Exercise goal: Repeat all entries exactly.

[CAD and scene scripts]

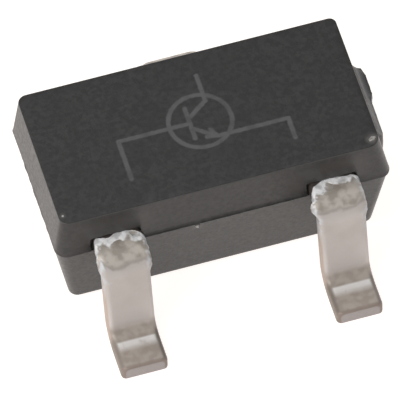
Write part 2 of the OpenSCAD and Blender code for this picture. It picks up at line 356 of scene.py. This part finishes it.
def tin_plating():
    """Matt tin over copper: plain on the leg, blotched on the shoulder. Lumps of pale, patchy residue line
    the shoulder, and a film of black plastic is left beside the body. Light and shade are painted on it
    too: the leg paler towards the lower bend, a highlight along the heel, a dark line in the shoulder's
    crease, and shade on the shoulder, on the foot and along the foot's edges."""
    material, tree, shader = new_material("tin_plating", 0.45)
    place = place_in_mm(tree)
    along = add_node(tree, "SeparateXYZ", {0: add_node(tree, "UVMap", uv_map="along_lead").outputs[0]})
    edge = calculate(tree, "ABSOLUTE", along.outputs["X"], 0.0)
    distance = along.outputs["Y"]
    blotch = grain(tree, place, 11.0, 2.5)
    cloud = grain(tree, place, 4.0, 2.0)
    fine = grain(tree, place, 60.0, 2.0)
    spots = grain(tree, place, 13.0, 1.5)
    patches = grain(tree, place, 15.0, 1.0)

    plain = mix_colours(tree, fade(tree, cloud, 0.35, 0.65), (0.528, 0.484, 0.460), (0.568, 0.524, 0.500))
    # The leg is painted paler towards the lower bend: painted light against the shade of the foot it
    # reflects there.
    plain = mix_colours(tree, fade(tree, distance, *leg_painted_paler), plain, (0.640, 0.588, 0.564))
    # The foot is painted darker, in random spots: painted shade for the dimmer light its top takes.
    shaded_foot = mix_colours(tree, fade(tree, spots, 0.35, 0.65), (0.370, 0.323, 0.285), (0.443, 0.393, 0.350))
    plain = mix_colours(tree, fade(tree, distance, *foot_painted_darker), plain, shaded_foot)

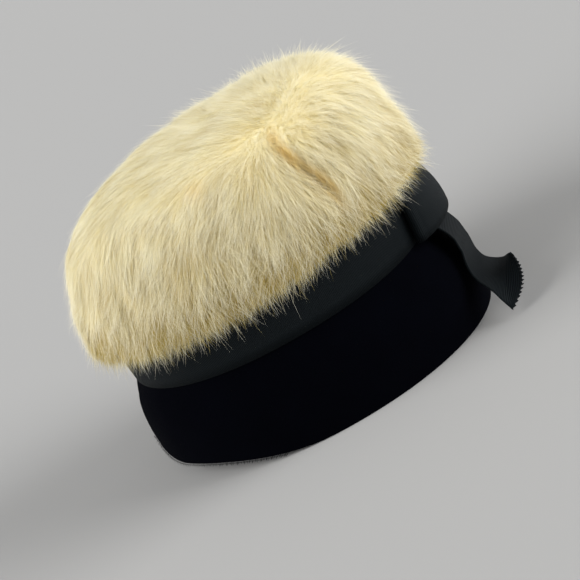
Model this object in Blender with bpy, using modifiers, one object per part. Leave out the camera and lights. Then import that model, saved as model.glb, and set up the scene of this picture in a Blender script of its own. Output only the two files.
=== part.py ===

The output:
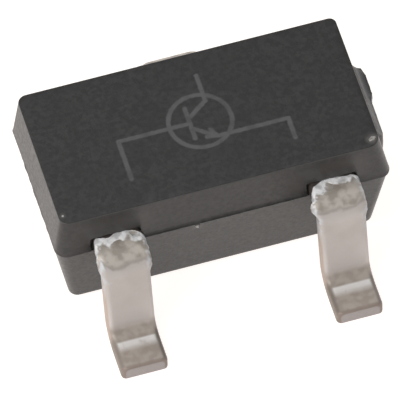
Write part 2 of the OpenSCAD and Blender code for this picture. It picks up at line 356 of scene.py. This part finishes it.
def tin_plating():
    """Matt tin over copper: plain on the leg, blotched on the shoulder. Lumps of pale, patchy residue line
    the shoulder, and a film of black plastic is left beside the body. Light and shade are painted on it
    too: the leg paler towards the lower bend, a highlight along the heel, a dark line in the shoulder's
    crease, and shade on the shoulder, on the foot and along the foot's edges."""
    material, tree, shader = new_material("tin_plating", 0.45)
    place = place_in_mm(tree)
    along = add_node(tree, "SeparateXYZ", {0: add_node(tree, "UVMap", uv_map="along_lead").outputs[0]})
    edge = calculate(tree, "ABSOLUTE", along.outputs["X"], 0.0)
    distance = along.outputs["Y"]
    blotch = grain(tree, place, 11.0, 2.5)
    cloud = grain(tree, place, 4.0, 2.0)
    fine = grain(tree, place, 60.0, 2.0)
    spots = grain(tree, place, 13.0, 1.5)
    patches = grain(tree, place, 15.0, 1.0)

    plain = mix_colours(tree, fade(tree, cloud, 0.35, 0.65), (0.528, 0.484, 0.460), (0.568, 0.524, 0.500))
    # The leg is painted paler towards the lower bend: painted light against the shade of the foot it
    # reflects there.
    plain = mix_colours(tree, fade(tree, distance, *leg_painted_paler), plain, (0.640, 0.588, 0.564))
    # The foot is painted darker, in random spots: painted shade for the dimmer light its top takes.
    shaded_foot = mix_colours(tree, fade(tree, spots, 0.35, 0.65), (0.370, 0.323, 0.285), (0.443, 0.393, 0.350))
    plain = mix_colours(tree, fade(tree, distance, *foot_painted_darker), plain, shaded_foot)

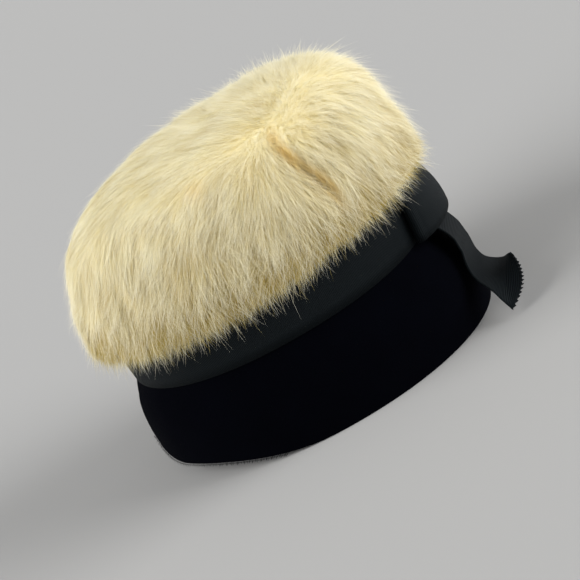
Model this object in Blender with bpy, using modifiers, one object per part. Leave out the camera and lights. Then import that model, saved as model.glb, and set up the scene of this picture in a Blender script of its own. Output only the two files.
=== part.py ===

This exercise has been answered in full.